An important political impetus came as early as 1969. In its policy statement, the new Federal Government announced that it would modernise competition law, introduce preventive merger control and establish an independent Monopolies Commission. This set the course for measures that were enshrined in law in 1974: competition was to be not only protected by law, but also supported by academic research and assessed in the public interest.

The Second Act Amending the Act against Restraints of Competition (GWB) introduced merger control and, at the same time, established the Monopolies Commission. It commenced its work in 1974 — with a statutory mandate to report on market concentration, to report on decision-making practice under competition law, and to issue opinions in ministerial authorisation proceedings where the Federal Minister for Economic Affairs nevertheless wished to approve a merger that had been prohibited by the Federal Cartel Office. The first major report was published in 1976 under the title ‘More competition is possible.’
 

The 2000s: New challenges in regulated markets

Since the 2000s, the Monopolies Commission’s remit has expanded. In the wake of liberalisation, market opening and privatisation, regulated markets and network industries have come more into focus. This refers to sectors that were long characterised by state-run or state-affiliated monopoly structures.

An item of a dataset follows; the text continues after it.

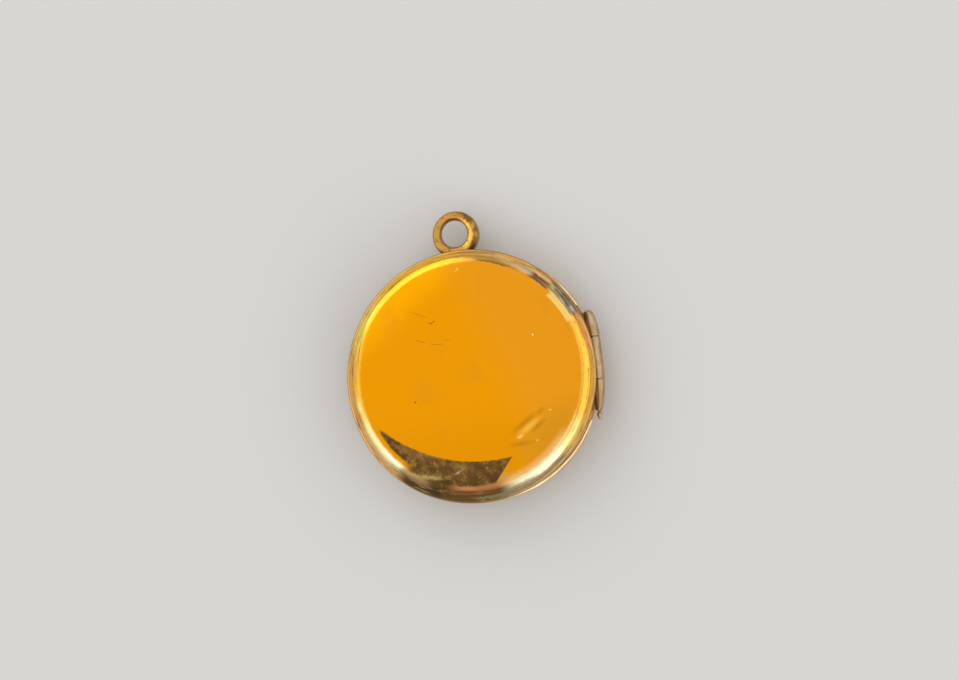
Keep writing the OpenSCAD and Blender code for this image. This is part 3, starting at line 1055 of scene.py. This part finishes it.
def cover_gold():
    """The cover's gold: warm on the face, worn pale at the shoulder, with painted highlights, shade and
    reflections on face and rim, and a tarnished crescent below that is partly a painted dark reflection.
    """
    paint = Paint("cover_gold")
    fine = paint.noise(0.5, 5, 0.65, seed=2.0)
    streaks = rim_streaks(paint, 5.5)
    colour = add_marks(paint, face_colour(paint), FACE_MARKS)
    wobble = paint.calc("MULTIPLY_ADD", paint.noise(1.3, 4, 0.6, seed=5.0), 0.5, -0.25)
    rim = paint.step(paint.calc("ADD", paint.radius, wobble), 11.15, 11.6)
    colour = paint.mix(rim, colour, paint.mix(paint.step(streaks, 0.35, 0.65), RIM_GOLD, TAN_GOLD))
    colour, roughness = add_patches(paint, colour, paint.lerp(rim, 0.13, 0.22), streaks)
    colour = add_rim_lines(paint, colour, streaks)
    colour, roughness = add_tarnish_and_reflections(paint, colour, roughness, fine)
    normal, hairs, rubbed = micro_scratches(paint)
    colour = paint.tint(colour, HONEY_GOLD, hairs, HAIR_STRENGTH)
    roughness = paint.calc("MULTIPLY_ADD", paint.step(rubbed, 0.4, 0.7), 0.06, roughness)
    colour, roughness = add_band_shade_and_grime(paint, colour, roughness, fine)
    colour, roughness = add_inside(paint, colour, roughness, 1)
    return paint.finish(colour, roughness, paint.bump(paint.both(rim, streaks), STREAK_DEPTH, normal))


def case_gold():
    """The back's gold: pale on the bead, rubbed and as a painted highlight, with painted shade on the side
    band and dark grime in the seam.
    """
    paint = Paint("case_gold")
    fine = paint.noise(0.5, 5, 0.65, seed=2.5)
    cloud = paint.noise(4.0, 4, 0.55, seed=4.0)
    streaks = rim_streaks(paint, 6.5)
    colour = paint.mix(paint.step(cloud, 0.4, 0.65), FACE_GOLD, HAZY_GOLD)
    rim = paint.step(paint.radius, 11.3, 12.0)
    # The pale cream on the bead is rubbed metal and a painted highlight
    colour = paint.mix(rim, colour, paint.mix(paint.step(streaks, 0.4, 0.6), BEAD_HIGHLIGHT_CREAM, TAN_GOLD))
    normal, hairs, rubbed = micro_scratches(paint)
    colour = paint.tint(colour, HONEY_GOLD, hairs, HAIR_STRENGTH)
    colour, roughness = add_band_shade_and_grime(paint, colour, paint.lerp(rubbed, 0.16, 0.3), fine)
    colour, roughness = add_inside(paint, colour, roughness, -1)
    return paint.finish(colour, roughness, paint.bump(paint.both(rim, streaks), STREAK_DEPTH, normal))


def ring_gold():
    """The ring's brown-gold, with painted highlights at its inner right and along its outer right edge,
    painted shade at its outer right, and painted grey-brown shade in its hole.
    """
    paint = Paint("ring_gold")
    fine = paint.noise(0.35, 5, 0.65, seed=6.0)
    broad = paint.noise(1.1, 3, 0.5, seed=6.5)
    reach = paint.distance_from(RING_MIDDLE.x, RING_MIDDLE.y)
    colour = paint.mix(paint.step(broad, 0.3, 0.7), RING_GOLD, RING_ORANGE)
    right = paint.step(paint.calc("MULTIPLY_ADD", fine, 0.8, paint.x), 0.6, 1.6)
    inner = paint.step(paint.calc("MULTIPLY_ADD", fine, 0.3, reach), 2.05, 1.8)
    # Painted highlight at the inner right
    colour = paint.tint(colour, RING_HIGHLIGHT, paint.both(right, inner))
    # Painted shade at the outer right
    outer = paint.step(paint.calc("MULTIPLY_ADD", fine, 0.4, reach), 1.95, 2.2)
    colour = paint.tint(colour, RING_SHADE, paint.both(right, outer, paint.step(broad, 0.3, 0.5)))
    colour = paint.tint(colour, BROWN, paint.step(fine, 0.5, 0.66), 0.65)
    # Painted highlight along the outer right edge
    edge = paint.both(paint.step(paint.x, 0.4, 1.4), paint.step(reach, 2.26, 2.34))
    colour = paint.tint(colour, RING_EDGE_HIGHLIGHT, edge, 0.7)
    # Painted grey-brown shade on the wall of the hole
    hole_reach = paint.distance_from(RING_HOLE.x, RING_HOLE.y)
    colour = paint.tint(colour, RING_HOLE_SHADE, paint.step(hole_reach, 1.44, 1.36))
    # Painted glints of pale gold on the right
    colour = paint.tint(colour, PALE_GOLD, paint.both(right, paint.step(fine, 0.42, 0.3)))
    return paint.finish(colour, paint.lerp(broad, 0.24, 0.4), paint.bump(fine, 0.05))


def knuckle_gold():
    """The knuckles' dull worn gold, with a painted highlight on the slope that faces the case."""
    paint = Paint("knuckle_gold")
    fine = paint.noise(0.4, 5, 0.6, (1, 3, 1), seed=8.0)
    colour = paint.mix(paint.step(fine, 0.4, 0.62), KNUCKLE_BROWN, KNUCKLE_TAN)
    colour = paint.tint(colour, OLIVE, paint.step(fine, 0.62, 0.72), 0.5)
    # A painted highlight on the slope that faces the case
    inner_slope = paint.step(paint.vector("DOT_PRODUCT", paint.normal, (-1, 0, 0)), 0.1, 0.6)
    colour = paint.tint(colour, KNUCKLE_HIGHLIGHT, inner_slope)
    return paint.finish(colour, paint.lerp(fine, 0.34, 0.46), paint.bump(fine, 0.008))


def pin_steel():
    """The hidden pin's drawn wire."""
    paint = Paint("pin_steel")
    lines = paint.noise(0.1, 3, 0.5, (1, 12, 1), seed=11.0)
    colour = paint.mix(lines, PIN_DARK, PIN_LIGHT)
    return paint.finish(colour, paint.lerp(lines, 0.3, 0.45), paint.bump(lines, 0.004))


cover_metal = cover_gold()
case_metal = case_gold()
ring_metal = ring_gold()
knuckle_metal = knuckle_gold()
finish_piece(cover_shell(), "cover", "front_cover", cover_metal)
finish_piece(middle_knuckle(), "cover", "front_cover", knuckle_metal)
finish_piece(back_shell(), "case", "back_case", case_metal)
finish_piece(hanging_ring(), "case", "back_case", ring_metal)
upper = outer_knuckle("upper_knuckle", MID_HIGH_Y + KNUCKLE_GAP, UPPER_END_Y)
finish_piece(upper, "case", "back_case", knuckle_metal)
lower = outer_knuckle("lower_knuckle", MID_LOW_Y - KNUCKLE_GAP, -HINGE_HALF, [lump(*NUB)])
finish_piece(lower, "case", "back_case", knuckle_metal)
pin = frame["nodes"]["hinge_pin"]
pin.data.materials.clear()
pin.data.materials.append(pin_steel())

# Camera: the picture's scale, its lean off the vertical and the way the object is turned in it
FIELD = 94.67
CAMERA_DISTANCE = 250
CAMERA_LEAN = 12
LEAN_TOWARDS = -16
AIM_RIGHT = 0.89
AIM_UP = 3.55
SENSOR = 36.0
CLIP_START = 0.01
CLIP_END = 10

# Softboxes: direction in the picture and tilt in degrees, width, height and distance in metres, brightness
SOFTBOXES = (
    ("overhead", 164, 8, 1.0, 1.0, 0.5, 0.66),
    ("upper_left", 132, 62, 0.6, 0.34, 0.6, 1.0),
    ("left", 178, 66, 0.3, 0.3, 0.6, 0.5),
    ("lower_left", 208, 58, 0.34, 0.36, 0.6, 0.7),
    ("key", 302, 64, 0.34, 0.36, 0.6, 1.4),
    ("right", 352, 63, 0.7, 0.4, 0.6, 0.95),
    ("top", 52, 62, 0.5, 0.3, 0.6, 0.75),
)

# The table top, in metres, and the room's grey
FLOOR_HALF = 1.5
FLOOR_COLOUR = (0.6, 0.585, 0.56, 1)
FLOOR_ROUGHNESS = 0.7
ROOM_GREY = (0.46, 0.46, 0.46, 1)


def picture_direction(angle, tilt):
    """Unit vector towards an angle in the picture, tilted off the vertical, both in degrees."""
    a = math.radians(angle - TURN)
    t = math.radians(tilt)
    return Vector((math.sin(t) * math.cos(a), math.sin(t) * math.sin(a), math.cos(t)))


def add_camera():
    """The camera at the photograph's angle."""
    right = picture_direction(0, 90)
    up = picture_direction(90, 90)
    target = Vector((0, 0, SEAM_Z + BEAD_SPAN / 2)) + right * AIM_RIGHT + up * AIM_UP
    back_axis = picture_direction(LEAN_TOWARDS, CAMERA_LEAN)
    up_axis = (up - back_axis * up.dot(back_axis)).normalized()
    right_axis = up_axis.cross(back_axis)
    data = bpy.data.cameras.new("camera")
    data.sensor_width = SENSOR
    data.lens = SENSOR * CAMERA_DISTANCE / FIELD
    data.clip_start = CLIP_START
    data.clip_end = CLIP_END
    camera = link("camera", data)
    turn = Matrix((right_axis, up_axis, back_axis)).transposed().to_4x4()
    camera.matrix_world = Matrix.Translation((target + back_axis * CAMERA_DISTANCE) * MM) @ turn
    bpy.context.scene.camera = camera


def softbox(name, angle, tilt, width, height, distance, radiance):
    """A white soft light in a direction from the object, facing it."""
    data = bpy.data.lights.new(name, "AREA")
    data.shape = "RECTANGLE"
    data.size = width
    data.size_y = height
    data.energy = radiance * math.pi * width * height
    towards = picture_direction(angle, tilt)
    light = link(name, data)
    light.location = towards * distance
    light.rotation_mode = "QUATERNION"
    light.rotation_quaternion = towards.to_track_quat("Z", "Y")


def add_floor():
    """A plain pale table top."""
    half = FLOOR_HALF
    mesh = bpy.data.meshes.new("floor")
    corners = [(-half, -half, 0), (half, -half, 0), (half, half, 0), (-half, half, 0)]
    mesh.from_pydata(corners, [], [(0, 1, 2, 3)])
    material = bpy.data.materials.new("floor")
    material.use_nodes = True
    shader = material.node_tree.nodes["Principled BSDF"]
    shader.inputs["Base Color"].default_value = FLOOR_COLOUR
    shader.inputs["Roughness"].default_value = FLOOR_ROUGHNESS
    mesh.materials.append(material)
    link("floor", mesh)


def add_light():
    """The softboxes, a big one over the object and smaller ones round it, and a plain grey room."""
    for row in SOFTBOXES:
        softbox(*row)
    world = bpy.data.worlds.new("room")
    world.use_nodes = True
    world.node_tree.nodes["Background"].inputs["Color"].default_value = ROOM_GREY
    bpy.context.scene.world = world


add_camera()
add_light()
add_floor()
bpy.context.scene.view_settings.view_transform = "Standard"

Through its sector reports, the Monopolies Commission has since regularly monitored the development of competition in the postal, telecommunications, energy and rail sectors. This reflects the view that competition must also be safeguarded in highly regulated sectors.
 

Today: Independent advice for new challenges

Today, the Monopolies Commission provides advice on competition and regulation through main reports, sector reports, special reports and policy briefs. Its regular, statutory duties also include issuing statements on current economic and competition policy issues.

Among other things, it addresses particularly relevant topics such as AI, food supply chains, fuel markets and defence issues. In this way, it contributes its independent perspective as the voice of competition to current debates.
 

A history that continues to have an impact today

Over the past few decades, the framework conditions for competition in Germany and Europe have changed fundamentally. Competition law has been continuously adapted to new economic and social developments, merger control has been further developed, and markets that were previously structured as monopolies have been liberalised and opened up to competition. 

This development is the result of the interplay between legislative reforms, regulatory decision-making practice, the development of the law by the courts, and economic and technological changes. As an independent advisory body, the Monopolies Commission has continuously analysed and assessed this process, accompanying it with recommendations. The fundamental regulatory question remains unchanged: how can economic power be limited and the conditions for effective competition be safeguarded?

Even today, new trends towards concentration, structural dependencies and barriers to market entry are emerging. In particular, digitalisation, data-driven business models and global concentration processes present new challenges for competition policy. Competition must therefore be safeguarded time and again. Against this backdrop, the independent advice provided by the Monopolies Commission remains of great importance today.